▶ _Directions for this task_
Copy nothing but the lines below running from the line containing "rod(dip_out, crest_in, tongue_r);" through the line containing "import mathutils", both end lines included.

▶ _Task input_
________

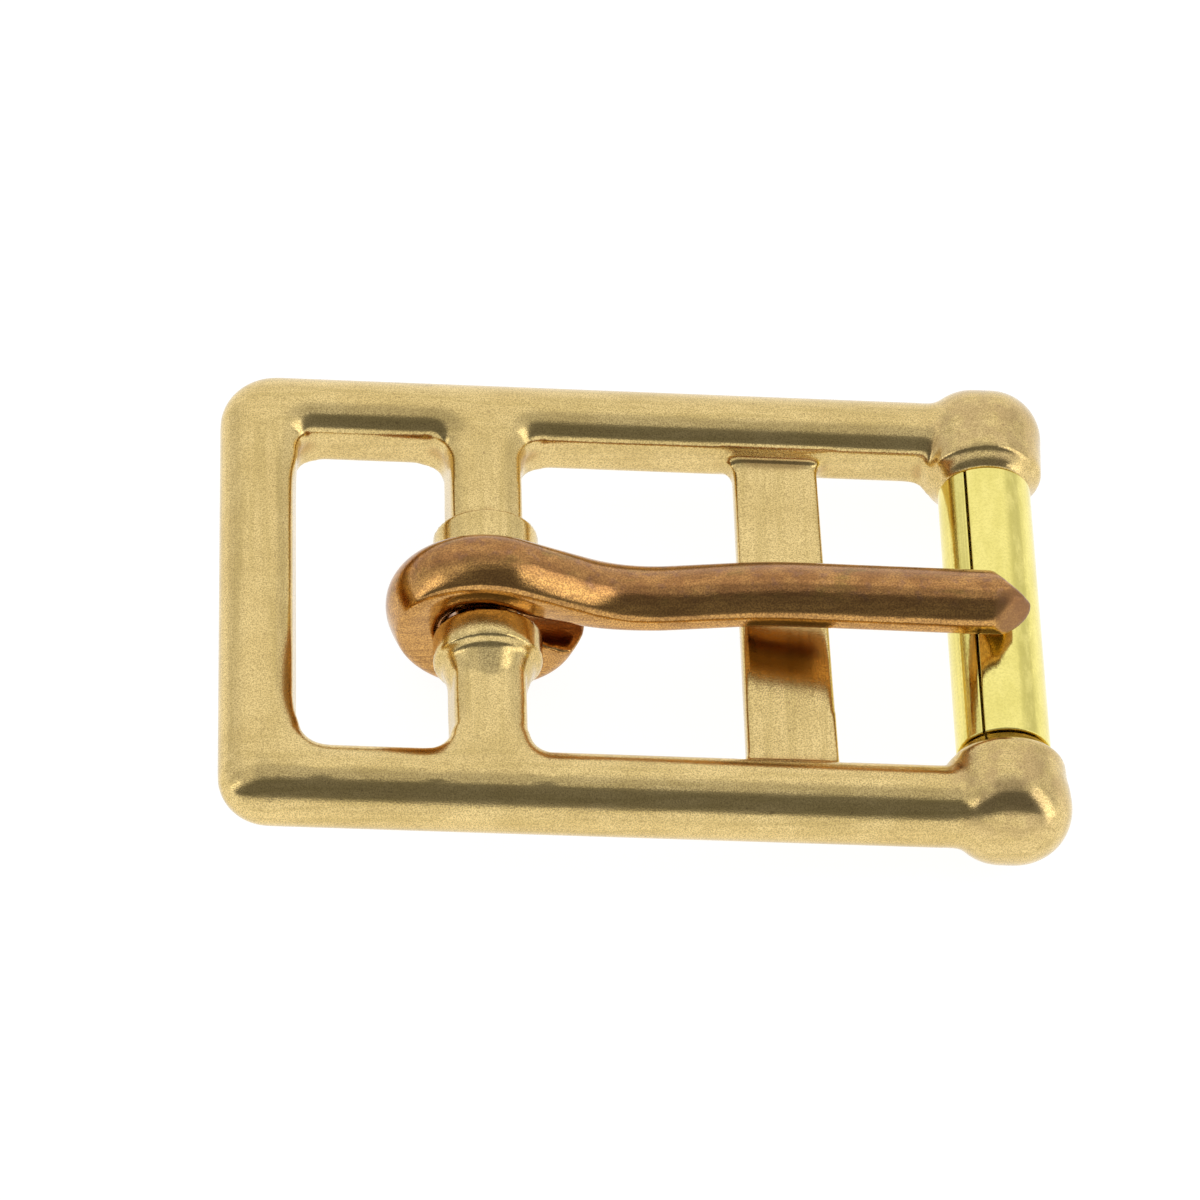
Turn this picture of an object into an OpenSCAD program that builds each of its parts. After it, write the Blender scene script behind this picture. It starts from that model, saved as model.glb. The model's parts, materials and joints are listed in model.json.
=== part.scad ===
// Roller buckle: a cast frame with a fixed keeper, a rolled tube on its end bar, and a bent rod tongue.
// It lies as it would on a table, on the tongue's loop and the two end bulbs.
// Lengths are in millimetres. +X runs from the end bar to the roller and +Z points up from the table.

/* [Strap] */
// Width of the strap that the buckle takes
strap_w = 20; // [16:1:30]
// Room between the strap and the rails, both sides together
strap_play = 0.8; // [0.4:0.1:2]

/* [Frame] */
// Centre bar's axis to the end bar's axis
end_reach = 13; // [11:0.5:20]
// Centre bar's axis to the roller's axis
roller_reach = 29.3; // [26:0.1:40]
// Thickness of the two rails and the end bar
rail_d = 4.7; // [4:0.1:5.6]
// Thickness of the centre bar outside its collars
bar_d = 4.6; // [4.2:0.1:5.4]
// Radius of the rails' centre line round the two end corners
corner_bend = 1.05; // [0.5:0.05:2.5]
// Radius of the webs in the windows' corners
web_r = 1.2; // [0.6:0.1:1.8]
// Thickness of those webs
web_t = 2.8; // [2:0.1:3.6]

/* [Centre bar] */
// Thickness of the round neck that the tongue turns on
neck_d = 3.95; // [3.4:0.05:4.1]
// Thickness of the two collars that keep the tongue in the middle
collar_d = 6.4; // [5.8:0.1:7]
// Length of each collar along the bar
collar_w = 2; // [1.2:0.1:3]
// Width of the slope round a collar's edges
collar_bevel = 0.4; // [0.1:0.05:0.6]
// Room beside the tongue, at each collar
collar_play = 0.5; // [0.4:0.05:0.9]

/* [Keeper] */
// Centre bar's axis to the middle of the keeper
keeper_reach = 16.9; // [15:0.1:19]
// Width of the keeper along the strap
keeper_w = 4.8; // [3:0.1:6]
// Thickness of the keeper
keeper_t = 1.8; // [1.2:0.1:2.4]
// Height of its upper face over the rails' middle
keeper_rise = 0.45; // [-0.4:0.05:0.6]

/* [Bulbs] */
// Thickness of the bulbs that hold the roller's axle
bulb_d = 7.1; // [6.4:0.1:8.5]
// How far each bulb's ball sits inside the rail's axis
bulb_inset = 0.4; // [0:0.1:1]
// How far each bulb stands in past the rail's inner face
bulb_reach = 0.4; // [0.1:0.1:1]
// Length of the sloping nose between bulb and roller
nose_l = 0.75; // [0.4:0.05:1.2]
// How far that slope comes down
nose_drop = 0.7; // [0.3:0.05:0.8]

/* [Roller] */
// Outside of the rolled tube
roller_d = 5.4; // [5:0.1:6.2]
// Thickness of its wall
roller_wall = 0.5; // [0.3:0.05:0.7]
// Running room between the tube and its axle
roller_room = 0.1; // [0.05:0.01:0.1]
// Room at each end of the tube
roller_play = 0.12; // [0.08:0.01:0.3]
// Width of the open seam along the tube
seam_w = 0.15; // [0.1:0.05:0.4]
// How far the seam has turned from the top towards the keeper
seam_turn = 28.5; // [0:0.5:359.5]

/* [Tongue] */
// Thickness of the tongue's round rod
tongue_d = 3.75; // [3.2:0.05:4.2]
// Running room between the loop and the neck
hinge_room = 0.1; // [0.05:0.01:0.1]
// Where the loop's cut end stops, below the level of the bar's axis
loop_stop = 8; // [2:1:40]
// Centre bar's axis to the dip behind the loop
dip_reach = 7.7; // [7:0.1:10]
// Height of the dip's corner over the bar's axis
dip_rise = 1.8; // [1.4:0.1:2.2]
// Bend of the rod's centre line at the dip
dip_bend = 9; // [5:0.5:11]
// Centre bar's axis to the crest, where the rod levels off
crest_reach = 15.8; // [15:0.1:18]
// Height of the crest's corner over the bar's axis
crest_rise = 3.65; // [3.4:0.05:3.8]
// Bend of the rod's centre line at the crest
crest_bend = 24; // [12:1:30]
// How far the tip reaches past the roller's axis
tip_past = 1.5; // [0.5:0.1:3]
// Slope of the flat that is filed on top of the tip
tip_slope = 44; // [30:1:55]
// Depth of that flat, measured square to it at the tip's ball
tip_cut = 0.95; // [0.6:0.05:1.2]
// Air between the resting tongue and the roller
tongue_gap = 0.06; // [0.04:0.01:0.15]
// How far the tongue lies askew in plan
tongue_skew = 3.2; // [0:0.1:3.2]
// How far the loop has slid along its neck
tongue_side = 0.2; // [0:0.05:0.2]

/* [Hidden] */
$fn = 96;

// Half sizes of the round sections
rail_r = rail_d / 2;
bar_r = bar_d / 2;
neck_r = neck_d / 2;
collar_r = collar_d / 2;
bulb_r = bulb_d / 2;
roller_r = roller_d / 2;
tongue_r = tongue_d / 2;

// Places across the buckle, measured from its middle
inner_y = (strap_w + strap_play) / 2;
rail_y = inner_y + rail_r;
collar_y = tongue_r + collar_play;
bulb_y = rail_y - bulb_inset;
rim_y = inner_y - bulb_reach;
nose_y = rim_y - nose_l;
roller_half = nose_y - roller_play;
axle_r = roller_r - roller_wall - roller_room;

// How far one solid runs into the next where they are cast in one
bite = 0.3;
// The rod's straights are this much thinner than its bends, and run this far into them
tuck = 0.02;
tuck_l = 0.2;

// The tongue's centre line, drawn in the plane of X and Z
loop_r = neck_r + hinge_room + tongue_r;
dip = [dip_reach, dip_rise];
crest = [crest_reach, crest_rise];
rest = [roller_reach, roller_r + tongue_gap + tongue_r];
lead = 90 - atan2(dip[1], dip[0]) - acos(loop_r / norm(dip));
fall = -lead;
climb = atan2(crest[1] - dip[1], crest[0] - dip[0]);
level = atan2(rest[1] - crest[1], rest[0] - crest[0]);
tip_ball = rest + along(level) * (tip_past / cos(level) - tongue_r);

// How the buckle lies: the line under the loop and the bulbs is the table
loop_out = loop_r + tongue_r;
pitch = asin((loop_out - bulb_r) / roller_reach);
end_x = -end_reach * cos(pitch) - rail_r;
bulb_x = roller_reach * cos(pitch) + bulb_r;
middle_x = (end_x + bulb_x) / 2;

// Unit vector at an angle in the plane of a path
function along(a) = [cos(a), sin(a)];

// Length that a bend takes off each of the two straights that meet at its corner
function cut_back(bend, before, after) = bend * tan(abs(after - before) / 2);

// Lays the model on the table, over the middle of its own outline
module laid() {
    translate([-middle_x, 0, loop_out])
        rotate([0, pitch, 0])
            children();
}

// Round bar along Y from y0 to y1
module bar_along_y(x, y0, y1, r) {
    translate([x, y1, 0])
        rotate([90, 0, 0])
            cylinder(h = y1 - y0, r = r);
}

// Round bar along X from x0 to x1
module bar_along_x(y, x0, x1, r) {
    translate([x0, y, 0])
        rotate([0, 90, 0])
            cylinder(h = x1 - x0, r = r);
}

// Both sides of the buckle, from the shape of the far one
module both_sides() {
    children();
    mirror([0, 1, 0])
        children();
}

// Straight length of rod between two points of a path, tucked into the bends at its ends
module rod(from, to, r) {
    reach = to - from;
    translate(from)
        rotate([0, 0, atan2(reach[1], reach[0])])
            rotate([0, 90, 0])
                translate([0, 0, -tuck_l])
                    cylinder(h = norm(reach) + 2 * tuck_l, r = r - tuck);
}

// Last straight of a path, with a round end about its last point
module rod_with_tip(from, ball, r) {
    reach = ball - from;
    translate(from)
        rotate([0, 0, atan2(reach[1], reach[0])])
            rotate([0, 90, 0]) {
                translate([0, 0, -tuck_l])
                    cylinder(h = norm(reach) + tuck_l, r = r - tuck);
                translate([0, 0, norm(reach)])
                    sphere(r = r - 2 * tuck);
            }
}

// Bent length of rod about a centre, from one angle to the next
module bent_rod(centre, bend, from, to, r) {
    translate(centre)
        rotate([0, 0, from])
            rotate_extrude(angle = to - from)
                translate([bend, 0])
                    circle(r = r);
}

// Bend at a corner of the path, between two directions
module corner_rod(corner, before, after, bend, r) {
    left = after > before ? 1 : -1;
    start = corner - along(before) * cut_back(bend, before, after);
    centre = start + along(before + 90 * left) * bend;
    first = before - 90 * left;
    last = after - 90 * left;
    bent_rod(centre, bend, min(first, last), max(first, last), r);
}

// Quarter bend of the rail at an end corner, whose inside closes to a point
module rail_corner() {
    translate([-end_reach + corner_bend, rail_y - corner_bend, 0])
        rotate([0, 0, 90])
            rotate_extrude(angle = 90)
                intersection() {
                    translate([corner_bend, 0])
                        circle(r = rail_r);
                    translate([0, -rail_r])
                        square([corner_bend + rail_r, rail_d]);
                }
}

// Web that fills a square corner at the origin, towards +X and -Y, up to a hollow quarter round
module web() {
    linear_extrude(height = web_t, center = true)
        difference() {
            translate([-bite, -web_r])
                square([web_r + bite, web_r + bite]);
            translate([web_r, -web_r])
                circle(r = web_r);
        }
}

// Webs on both sides of a bar that meets the far rail
module web_pair(x, half) {
    translate([x + half, inner_y, 0])
        web();
    translate([x - half, inner_y, 0])
        mirror([1, 0, 0])
            web();
}

// Collar on the far side of the tongue, with sloping edges
module collar() {
    translate([0, collar_y + collar_w, 0])
        rotate([90, 0, 0])
            rotate_extrude()
                polygon([
                    [0, 0],
                    [collar_r - collar_bevel, 0],
                    [collar_r, collar_bevel],
                    [collar_r, collar_w - collar_bevel],
                    [collar_r - collar_bevel, collar_w],
                    [0, collar_w]
                ]);
}

// Bulb at the end of the far rail, with its sloping nose towards the roller
module bulb() {
    translate([roller_reach, bulb_y, 0])
        sphere(r = bulb_r);
    bar_along_y(roller_reach, rim_y, bulb_y, bulb_r);
    translate([roller_reach, rim_y, 0])
        rotate([90, 0, 0])
            cylinder(h = nose_l, r1 = bulb_r, r2 = bulb_r - nose_drop);
}

// Flat bridge between the rails, with small flares where it joins them
module keeper() {
    translate([keeper_reach, 0, keeper_rise - keeper_t]) {
        linear_extrude(height = keeper_t) {
            square([keeper_w, 2 * (inner_y + bite)], center = true);
            for (side = [-1, 1], end = [-1, 1])
                scale([side, end])
                    translate([keeper_w / 2, inner_y])
                        difference() {
                            translate([-bite, -web_r])
                                square([web_r + bite, web_r + bite]);
                            translate([web_r, -web_r])
                                circle(r = web_r);
                        }
        }
    }
}

module frame() {
    color("darkkhaki")
        laid() {
            bar_along_y(-end_reach, corner_bend - rail_y, rail_y - corner_bend, rail_r);
            bar_along_y(0, -collar_y - collar_w / 2, collar_y + collar_w / 2, neck_r);
            bar_along_y(roller_reach, -rim_y, rim_y, axle_r);
            both_sides() {
                bar_along_x(rail_y, corner_bend - end_reach, roller_reach, rail_r);
                bar_along_y(0, collar_y + collar_w / 2, rail_y, bar_r);
                rail_corner();
                collar();
                bulb();
                web_pair(0, bar_r);
                translate([rail_r - end_reach, inner_y, 0])
                    web();
            }
            keeper();
        }
}

module roller() {
    color("gold")
        laid()
            translate([roller_reach, 0, 0])
                difference() {
                    bar_along_y(0, -roller_half, roller_half, roller_r);
                    bar_along_y(0, -roller_half - bite, roller_half + bite, axle_r + roller_room);
                    rotate([0, -seam_turn, 0])
                        translate([-seam_w / 2, -roller_half - bite, 0])
                            cube([seam_w, 2 * (roller_half + bite), roller_r + bite]);
                }
}

// Half space above the flat that is filed on the tongue's tip
module tip_file() {
    translate(tip_ball)
        rotate([0, 0, level - tip_slope])
            translate([-tongue_d, tongue_r - tip_cut, -tongue_d])
                cube([3 * tongue_d, tongue_d, 2 * tongue_d]);
}

module tongue() {
    dip_in = dip - along(fall) * cut_back(dip_bend, fall, climb);
    dip_out = dip + along(climb) * cut_back(dip_bend, fall, climb);
    crest_in = crest - along(climb) * cut_back(crest_bend, climb, level);
    crest_out = crest + along(level) * cut_back(crest_bend, climb, level);
    color("peru")
        laid()
            translate([0, -tongue_side, 0])
                rotate([90, 0, -tongue_skew])
                    difference() {
                        union() {
                            bent_rod([0, 0], loop_r, 90 - lead, 360 - loop_stop, tongue_r);
                            rod(along(90 - lead) * loop_r, dip_in, tongue_r);
                            corner_rod(dip, fall, climb, dip_bend, tongue_r);
                            rod(dip_out, crest_in, tongue_r);
                            corner_rod(crest, climb, level, crest_bend, tongue_r);
                            rod_with_tip(crest_out, tip_ball, tongue_r);
                        }
                        tip_file();
                    }
}

frame();
roller();
tongue();
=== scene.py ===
# %% [markdown]
# # A cast brass roller buckle
# A harness buckle has three parts: a frame cast in one piece, a brass tube that turns on the frame's
# end bar, and a bent rod tongue that hinges on the frame's centre bar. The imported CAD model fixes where
# each of them is and how it moves. This script only adds what the eye needs: the softened corners of a
# casting, the tarnish of a tongue, the polish of a drawn tube, and the light of a photographer's tent.
# It loads the CAD first and notes its box, so that the looks can be compared with it at the end.

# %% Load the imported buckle
import json
import math
import bmesh
import bpy
from bmesh.types import BMEdge, BMVert
from mathutils import Matrix, Vector
from mathutils.kdtree import KDTree
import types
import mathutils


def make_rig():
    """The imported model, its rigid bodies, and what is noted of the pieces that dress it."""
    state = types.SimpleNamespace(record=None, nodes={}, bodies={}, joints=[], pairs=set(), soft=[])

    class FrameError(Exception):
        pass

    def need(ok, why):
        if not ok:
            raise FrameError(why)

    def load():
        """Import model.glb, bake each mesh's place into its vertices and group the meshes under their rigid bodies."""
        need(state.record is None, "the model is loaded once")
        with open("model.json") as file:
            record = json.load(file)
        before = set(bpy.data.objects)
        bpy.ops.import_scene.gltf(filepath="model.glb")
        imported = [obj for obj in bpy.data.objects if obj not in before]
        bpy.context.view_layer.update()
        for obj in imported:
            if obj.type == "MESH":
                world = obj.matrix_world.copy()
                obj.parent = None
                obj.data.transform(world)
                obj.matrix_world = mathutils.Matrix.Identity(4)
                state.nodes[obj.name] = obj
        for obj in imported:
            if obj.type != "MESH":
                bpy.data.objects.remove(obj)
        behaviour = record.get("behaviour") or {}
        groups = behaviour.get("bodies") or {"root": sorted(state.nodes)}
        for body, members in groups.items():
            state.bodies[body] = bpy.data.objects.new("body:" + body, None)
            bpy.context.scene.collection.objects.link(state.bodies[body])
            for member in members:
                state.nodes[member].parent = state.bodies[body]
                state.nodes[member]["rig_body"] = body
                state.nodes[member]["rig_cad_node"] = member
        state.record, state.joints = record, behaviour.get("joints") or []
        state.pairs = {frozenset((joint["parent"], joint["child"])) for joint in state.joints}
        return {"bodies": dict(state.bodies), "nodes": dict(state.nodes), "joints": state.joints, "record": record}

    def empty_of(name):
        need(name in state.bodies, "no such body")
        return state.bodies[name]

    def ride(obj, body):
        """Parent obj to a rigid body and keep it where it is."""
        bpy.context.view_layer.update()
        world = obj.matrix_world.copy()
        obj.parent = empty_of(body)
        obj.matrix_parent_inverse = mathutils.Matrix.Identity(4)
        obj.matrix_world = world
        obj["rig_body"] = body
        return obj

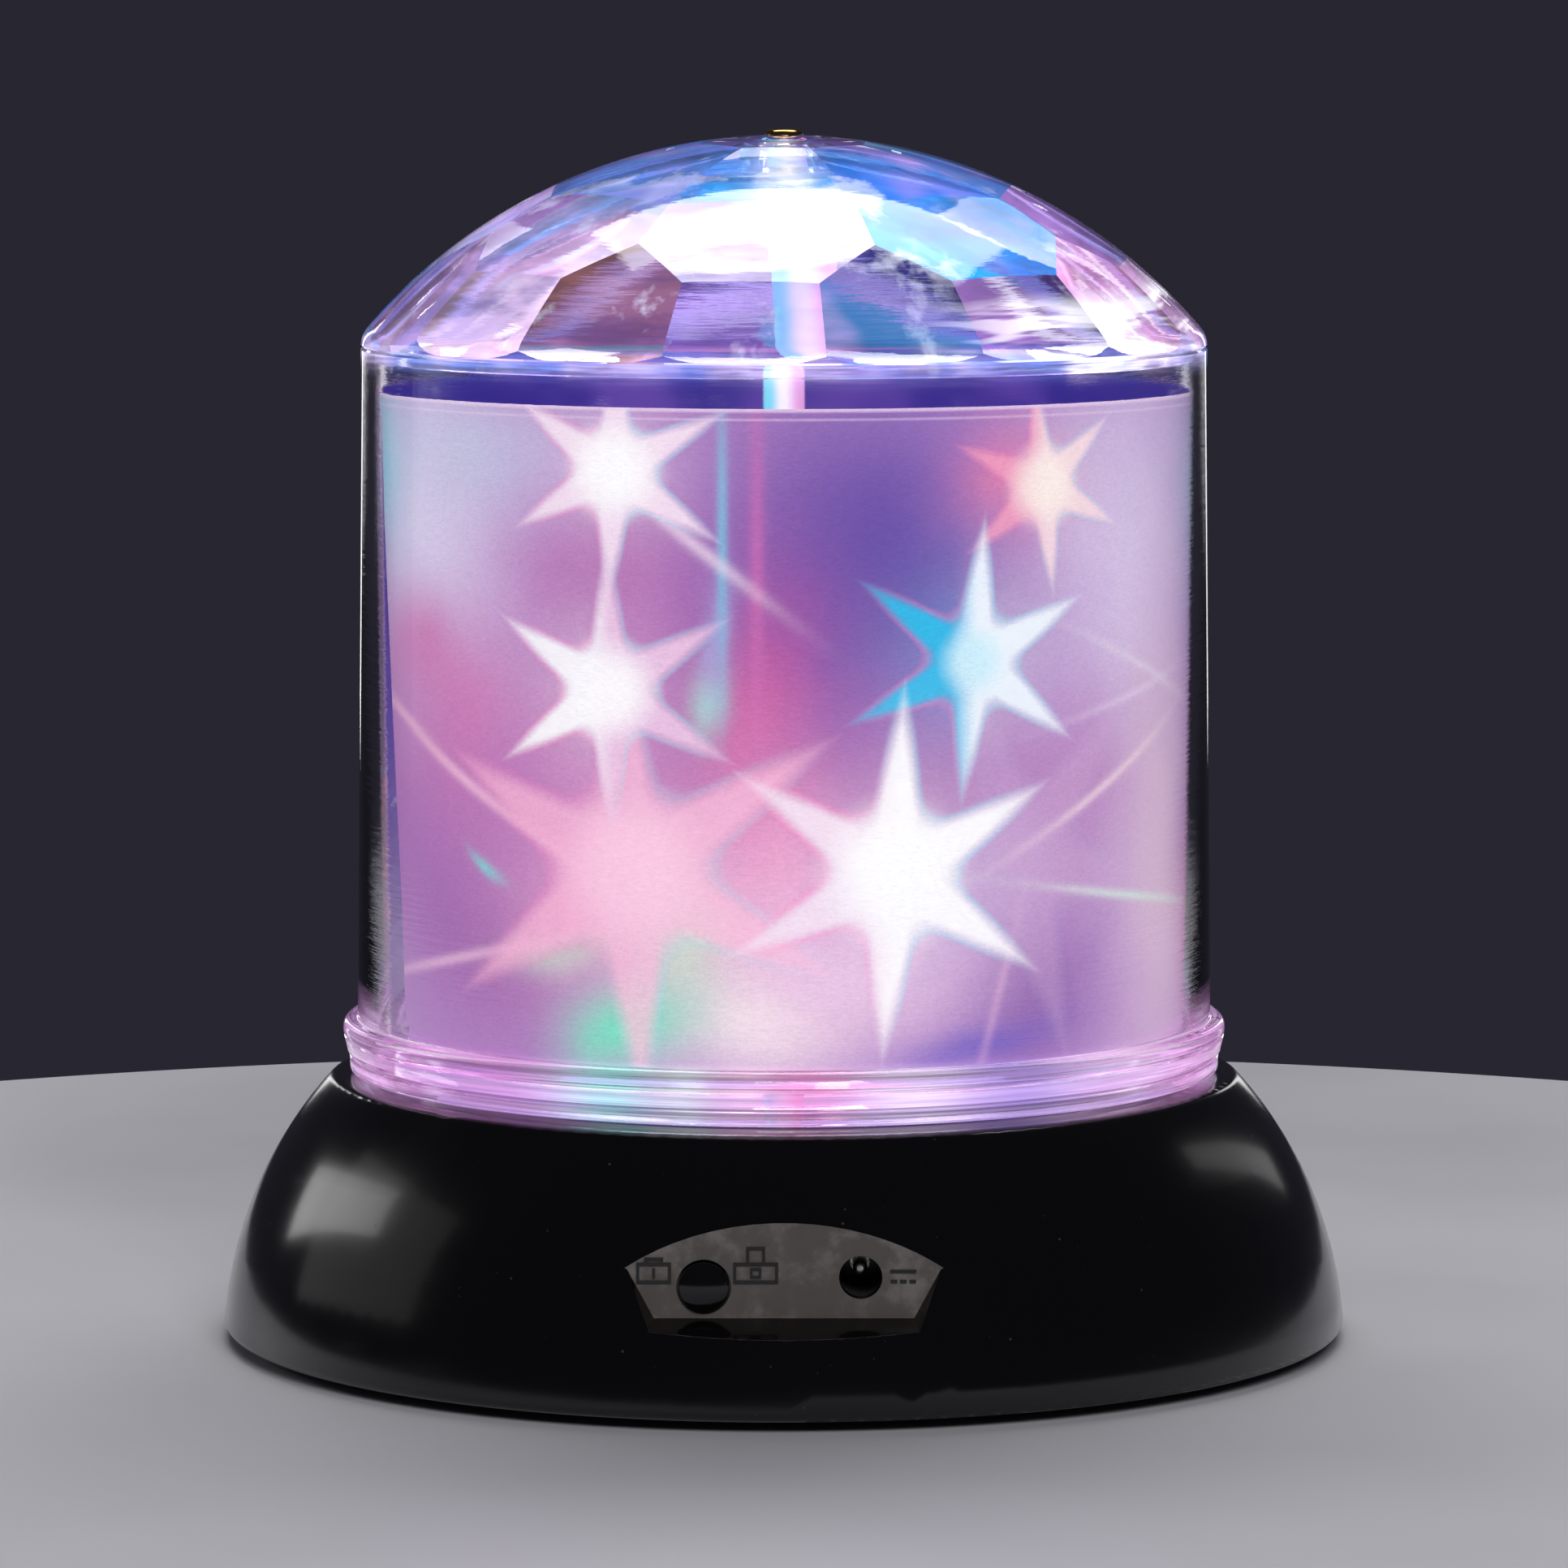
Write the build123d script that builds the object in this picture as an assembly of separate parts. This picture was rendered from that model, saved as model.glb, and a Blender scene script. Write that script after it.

________

▶ _Completed exercise_
                            rod(dip_out, crest_in, tongue_r);
                            corner_rod(crest, climb, level, crest_bend, tongue_r);
                            rod_with_tip(crest_out, tip_ball, tongue_r);
                        }
                        tip_file();
                    }
}

frame();
roller();
tongue();
=== scene.py ===
# %% [markdown]
# # A cast brass roller buckle
# A harness buckle has three parts: a frame cast in one piece, a brass tube that turns on the frame's
# end bar, and a bent rod tongue that hinges on the frame's centre bar. The imported CAD model fixes where
# each of them is and how it moves. This script only adds what the eye needs: the softened corners of a
# casting, the tarnish of a tongue, the polish of a drawn tube, and the light of a photographer's tent.
# It loads the CAD first and notes its box, so that the looks can be compared with it at the end.

# %% Load the imported buckle
import json
import math
import bmesh
import bpy
from bmesh.types import BMEdge, BMVert
from mathutils import Matrix, Vector
from mathutils.kdtree import KDTree
import types
import mathutils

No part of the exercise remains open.